Quanto mais reagirmos politicamente com emoções as mais primitivas, mais seremos manipulados, mais estaremos à mercê de interesses que desconhecemos. Vivemos num tempo de graves e globais ameaças à democracia. É fundamental resistir à chantagem irracionalista, muito mais útil aos tiranos e sicofantas do que aos pobres, desterrados e espoliados, a imensa maioria de trabalhadores do mundo. É preciso retomar os canais de comunicação com o público – não falo apenas dos media, aliás, falo além deles: é imprescindível resistir aos media tais como hoje são dirigidos, mas a resistência deve almejar a invenção de meios de compartilhar o conhecimento que não se reduzam a mercadorias e não se pautem exclusivamente pelas reações emotivas da massa.

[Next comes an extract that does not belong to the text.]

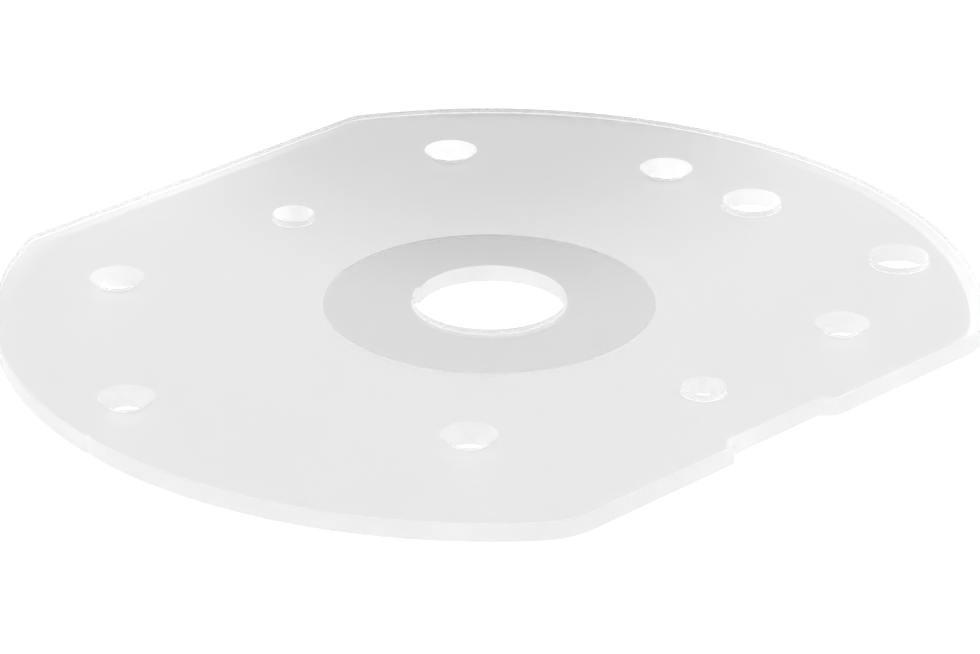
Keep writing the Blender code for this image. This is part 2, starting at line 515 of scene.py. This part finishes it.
def add_land(loops, depth):
    """Brings the bit hole's wall inwards along its land, which grows and then stops."""
    start, end = LAND
    for vert in {vert for loop in loops for edge in loop for vert in edge.verts}:
        bearing = math.atan2(vert.co.y, vert.co.x)
        if start < bearing < end + RIM_STEP / 2:
            vert.co -= along(bearing) * depth * min(1.0, (bearing - start) / (end - start))


def mark_gate(loops, sizes):
    """Presses the mould gate's small witness into the rim."""
    for vert in {vert for loop in loops for edge in loop for vert in edge.verts}:
        bearing = math.atan2(vert.co.y, vert.co.x)
        if abs(bearing - sizes.gate_bearing) < GATE_REACH:
            vert.co += along(bearing + math.pi) * sizes.gate_depth


def place_of(name, bearing, radius):
    return along(math.radians(bearing)) * (radius - HOLE_INSETS[name])


def bit_axis_y(sizes):
    """Where the bit axis is in the part's own frame, nearer to the notched flat."""
    return PLATE_LOW[1] + sizes.outer_diameter / 2 - sizes.near_flat_cut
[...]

Chomsky há anos vem defendendo esse ponto: “Você não fala a verdade para ninguém, isso é muito arrogante. O que você faz é se juntar às pessoas e tentar descobrir a verdade com elas, então você as escuta e diz a elas o que pensa e tenta encorajá-las a pensar por si mesmas”. Talvez seja isso mesmo o que nos falta: mais humildade para pensar junto e esperança de ir adiante.